Much less debatable is the conclusion that the process is extraordinarily expensive, lengthy and in desperate need of improvement. Doing so, however, is a monumental task. Modern drug development requires unprecedented partnering these days between academia, which has the intellectual expertise and focus to imagine new therapeutic concoctions, and industry, which has the financial wherewithal and ability to help turn those ideas into beneficial health products.
While supporters can point to success stories resulting from contemporary academic-industry collaborations, critics can equally cite negative consequences, conflicts of interest, for example, that have benefitted the few at the expense of many.
This summer, the Center for Ethics in Science and Technology at UC San Diego is running a three-part series asking ordinary Americans how academic-industry drug development might be improved and society better served.
The first forum, “Academic-Industry Collaborations: Can We All Just Get Along?” took place July 11 and featured Gary Firestein, MD, director of UC San Diego’s Clinical and Translational Research Institute, and Jeremy Barton, MD, vice president of oncology clinical research at Pfizer.
The second forum is slated for August 8, 5:30-7 p.m. at the Sanford Consortium for Regenerative Medicine at 2880Torrey Pines Scenic Dr. in La Jolla. Patrick Groody, PhD, divisional vice president of research and development for Abbott Molecular, and Richard Schwab, MD, an associate clinical professor of medicine at UC San Diego who specializes in biomarkers for diagnosing and treating cancer, will be the featured speakers.
The third forum is Sept. 5, also at 5:30 at the Sanford Consortium.

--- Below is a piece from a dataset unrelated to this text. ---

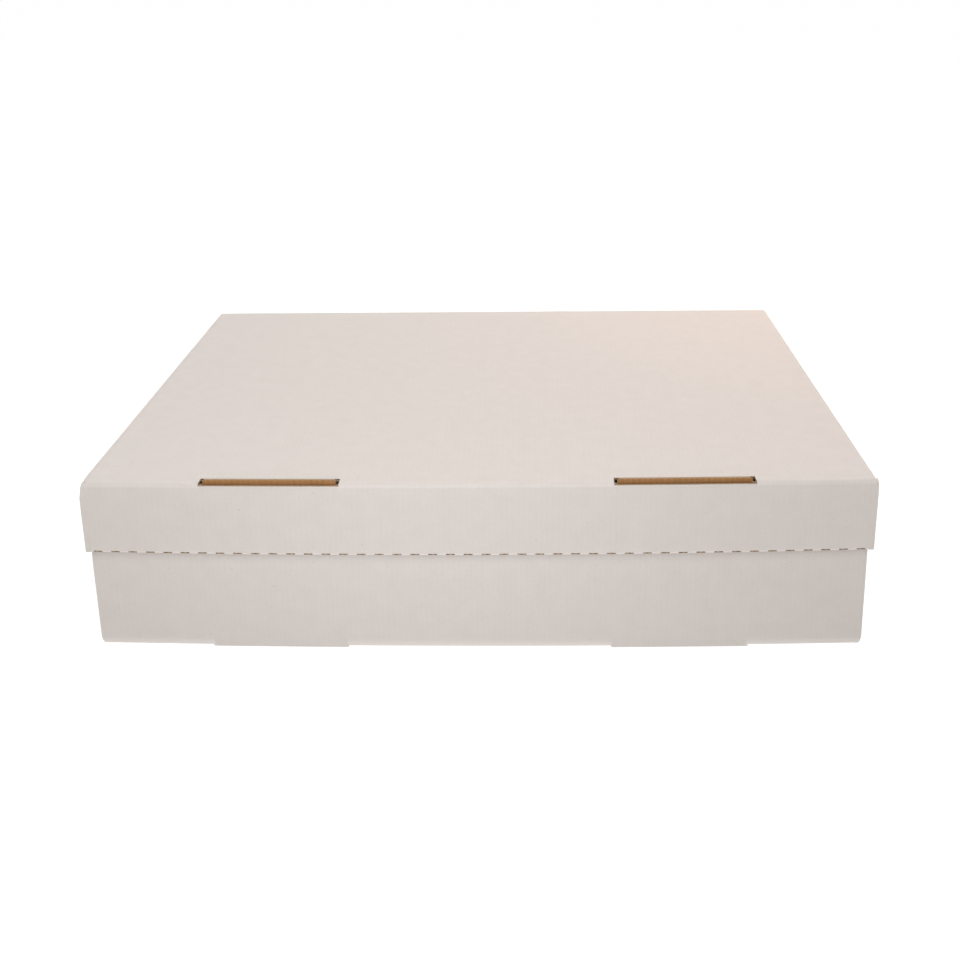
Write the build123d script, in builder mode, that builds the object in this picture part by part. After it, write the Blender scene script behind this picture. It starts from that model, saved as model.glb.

The speakers will be Charles Burton, MD, a noted neurosurgical spine specialist and ethicist and Thomas Kipps, MD, PhD, Evelyn and Edwin Tasch Chair in Cancer Research, professor of medicine, deputy director of research operations at the UC San Diego Moores Cancer Center.
The forums are open to the public. There is a $10 admission charge (to cover parking and nominal refreshments). Reservations are recommended. For more information, click here for the second forum and here for the third.
All three programs are being recorded and will be broadcast by UCSD-TV.
This is the fifth year of the Exploring Ethics series, which recently concluded the popular Henrietta Lacks series. A new series launches in October with the 50th anniversary of the publication of Rachel Carson’s landmark book, Silent Spring.